Other options include a trusteeship run by the islanders with financing from other countries, a “nation ex situ” that can hold a scattered Pacific island diaspora together and would align well with today’s global, cross-border citizenships and rich online communities. Yet the trustneeship known as the United Nations Trust Territory of the Pacific Islands, administered by the United States between 1947 and 1986, caused significant problems before RMI became independent in 1979. During that time, America conducted 66 nuclear test explosions, leading to the Marshallese peoples’ first exposure to radiation – and relocation. The effects of that radiation and relocation still linger in the form of more than 35 severe medical conditions, such as cancer of the bone, and destroyed homes and property. If a trusteeship were the answer, then, it would have to work entirely differently from how it has in the past. But it also remains unclear how an island diaspora would work without the land and resources that form the basis of its cultural identity.

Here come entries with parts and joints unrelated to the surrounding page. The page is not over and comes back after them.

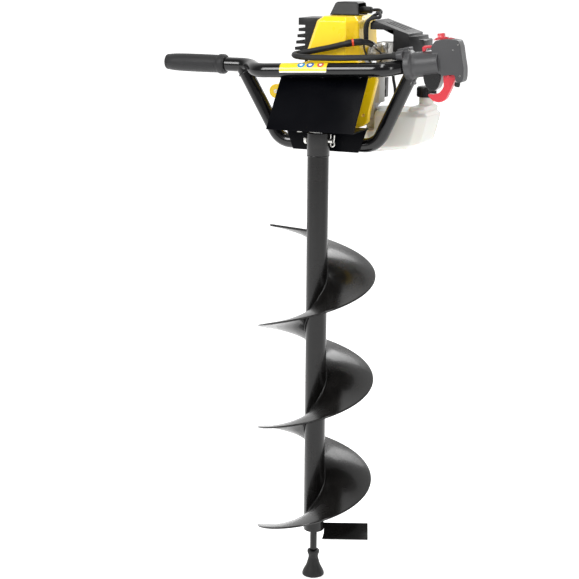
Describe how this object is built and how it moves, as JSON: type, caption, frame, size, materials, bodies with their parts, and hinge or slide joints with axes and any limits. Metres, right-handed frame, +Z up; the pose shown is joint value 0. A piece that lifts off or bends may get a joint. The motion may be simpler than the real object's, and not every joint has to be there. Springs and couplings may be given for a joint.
{
  "type": "ice fishing auger",
  "caption": "Two-handed petrol-driven ice and earth auger: tube handlebar frame, engine and gearbox over a long vertical screw with a side cutter and a rubber foot cap.",
  "frame": {"origin": "middle of the flat base of the rubber foot cap, on the auger's axis", "axes": "+Z up along the auger, +X towards the throttle hand, +Y from the guard plate towards the engine"},
  "size_m": [0.5416, 0.3078, 0.9993],
  "materials": {
    "rubber": "matt moulded rubber",
    "grip_rubber": "matt moulded grip",
    "auger_paint": "semi-gloss black enamel over steel",
    "frame_paint": "gloss black powder coat",
    "plate_paint": "satin black powder coat",
    "zinc_steel": "bright zinc",
    "machined_steel": "machined and oiled",
    "muffler_steel": "heat-dulled pressed steel",
    "cast_aluminium": "as-cast, satin",
    "yellow_plastic": "glossy moulded",
    "black_plastic": "fine-textured moulded",
    "grey_plastic": "fine-textured moulded",
    "red_plastic": "glossy moulded",
    "tank_plastic": "translucent blow-moulded",
    "filter_foam": "oiled foam"
  },
  "bodies": {
    "frame": {"output_bearing": "machined_steel", "gearbox_bottom_cover": "cast_aluminium", "gearbox_housing": "cast_aluminium", "gearbox_bolt_1": "zinc_steel", "gearbox_bolt_2": "zinc_steel", "transfer_case": "cast_aluminium", "transfer_cover": "cast_aluminium", "fan_housing": "yellow_plastic", "crankcase": "cast_aluminium", "crank_bearing_front": "machined_steel", "crank_bearing_rear": "machined_steel", "cylinder": "cast_aluminium", "piston": "cast_aluminium", "connecting_rod": "machined_steel", "spark_plug": "machined_steel", "engine_shroud": "yellow_plastic", "plug_boot": "rubber", "top_cover": "black_plastic", "muffler": "muffler_steel", "muffler_guard": "black_plastic", "carburettor": "cast_aluminium", "air_filter_cover": "black_plastic", "air_filter_base": "black_plastic", "air_filter_element": "filter_foam", "fuel_tank": "tank_plastic", "fuel_line": "rubber", "starter_housing": "black_plastic", "handlebar_tube": "frame_paint", "lower_frame_tube": "frame_paint", "left_grip": "grip_rubber", "front_guard_plate": "plate_paint", "hanger_bracket": "plate_paint", "throttle_housing_front": "grey_plastic", "throttle_housing_back": "grey_plastic", "throttle_cable": "rubber"},
    "auger": {"pilot_point": "auger_paint", "auger_tube": "auger_paint", "auger_flight": "auger_paint", "cutter_blade": "auger_paint", "auger_hub": "auger_paint", "coupling_pin": "zinc_steel", "output_shaft": "machined_steel", "bevel_wheel": "machined_steel"},
    "foot": {"foot_cap": "rubber"},
    "clip": {"hitch_clip": "zinc_steel"},
    "countershaft": {"countershaft": "machined_steel", "countershaft_gear": "machined_steel"},
    "crank": {"crankshaft": "machined_steel", "drive_pinion": "machined_steel", "clutch_drum": "machined_steel", "clutch_shoes": "machined_steel", "flywheel_fan": "cast_aluminium"},
    "trigger": {"throttle_trigger": "red_plastic"},
    "carb_lever": {"carb_throttle_lever": "zinc_steel"},
    "lock": {"lock_lever": "red_plastic"},
    "switch": {"stop_switch": "red_plastic"},
    "cap": {"fuel_cap": "black_plastic"},
    "starter_grip": {"starter_handle": "black_plastic"},
    "pulley": {"starter_pulley": "black_plastic"}
  },
  "joints": [
    {"name": "auger_spin", "type": "hinge", "parent": "frame", "child": "auger", "pos_m": [0, 0, 0.7], "axis": [0, 0, 1], "continuous": true},
    {"name": "foot_pull", "type": "slide", "parent": "auger", "child": "foot", "axis": [0, 0, -1], "range_m": [0, 0.05]},
    {"name": "clip_pull", "type": "slide", "parent": "auger", "child": "clip", "axis": [0, 0, -1], "range_m": [0, 0.03]},
    {"name": "countershaft_spin", "type": "hinge", "parent": "frame", "child": "countershaft", "pos_m": [0, 0.03, 0.81333], "axis": [0, 1, 0], "continuous": true},
    {"name": "crank_spin", "type": "hinge", "parent": "frame", "child": "crank", "pos_m": [0, 0.1, 0.85], "axis": [0, 1, 0], "continuous": true},
    {"name": "trigger_squeeze", "type": "hinge", "parent": "frame", "child": "trigger", "pos_m": [0.20901, 0.046, 0.88937], "axis": [0, 1, 0], "range_deg": [0, 14], "stiffness_Nm_per_rad": 0.3, "springref_deg": -17.19},
    {"name": "carb_lever_turn", "type": "hinge", "parent": "frame", "child": "carb_lever", "pos_m": [0.075, 0.106, 0.922], "axis": [0, 1, 0], "range_deg": [-60, 0]},
    {"name": "lock_press", "type": "hinge", "parent": "frame", "child": "lock", "pos_m": [0.18615, 0.046, 0.93276], "axis": [0, 1, 0], "range_deg": [-5, 0], "stiffness_Nm_per_rad": 0.1, "springref_deg": 17.19},
    {"name": "switch_slide", "type": "slide", "parent": "frame", "child": "switch", "axis": [0.9914, 0, 0.1305], "range_m": [0, 0.006]},
    {"name": "cap_turn", "type": "hinge", "parent": "frame", "child": "cap", "pos_m": [0.1375, 0.15, 0.85], "axis": [0, 0, 1], "continuous": true},
    {"name": "starter_pull", "type": "slide", "parent": "frame", "child": "starter_grip", "axis": [0, 1, 0], "range_m": [0, 0.022], "stiffness_N_per_m": 60, "springref_m": -0.02},
    {"name": "pulley_turn", "type": "hinge", "parent": "frame", "child": "pulley", "pos_m": [0, 0.18, 0.85], "axis": [0, 1, 0], "range_deg": [0, 60]}
  ],
  "couplings": [
    {"joint": "countershaft_spin", "follows": "auger_spin", "ratio": 4},
    {"joint": "crank_spin", "follows": "auger_spin", "ratio": -8},
    {"joint": "carb_lever_turn", "follows": "trigger_squeeze", "ratio": -4},
    {"joint": "pulley_turn", "follows": "starter_pull", "rad_per_m": 38}
  ]
}
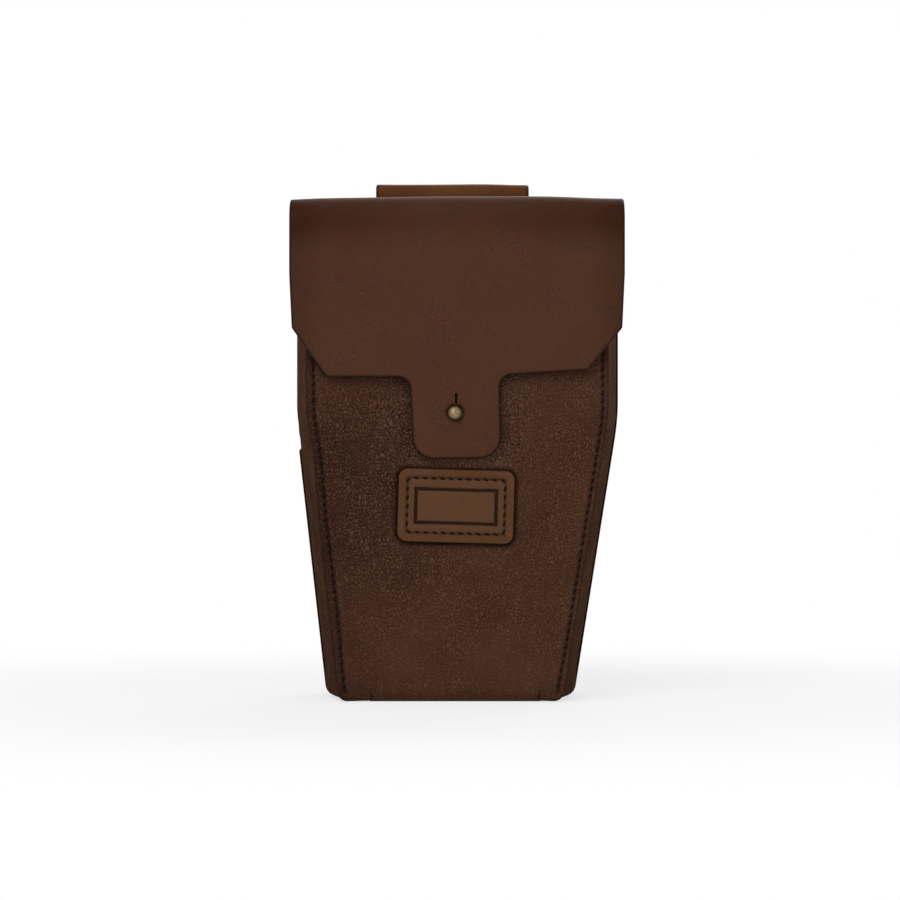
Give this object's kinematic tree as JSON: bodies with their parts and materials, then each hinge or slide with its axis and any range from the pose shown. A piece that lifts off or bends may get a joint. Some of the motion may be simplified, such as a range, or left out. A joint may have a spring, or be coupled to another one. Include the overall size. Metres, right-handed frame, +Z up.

This one example highlights the difficulty surrounding possible solutions to safeguard the islanders’ statehood if the worst-case scenario becomes a reality – a reality that is extraordinarily challenging for Pacific islanders like the Marshallese to contemplate, not least because today’s generation may be challenged by a statehood they struggled to achieve only 25 years ago. But if discussing legal theories in advance of submersion prepares the world for such changes and smooths inevitable political difficulties, that statehood – while hardly ideal – will at least not be lost.

 


This piece is based partially on presentations made by Maxine Burkett of the University of Hawaii and Jenny Grote Stoutenburg of the University of California, Berkeley, as well as comments made by RMI Ambassador Phillip Muller, all at the Columbia University’s law school conference, Threatened Island Nations: Legal Implications of Rising Seas and a Changing Climate.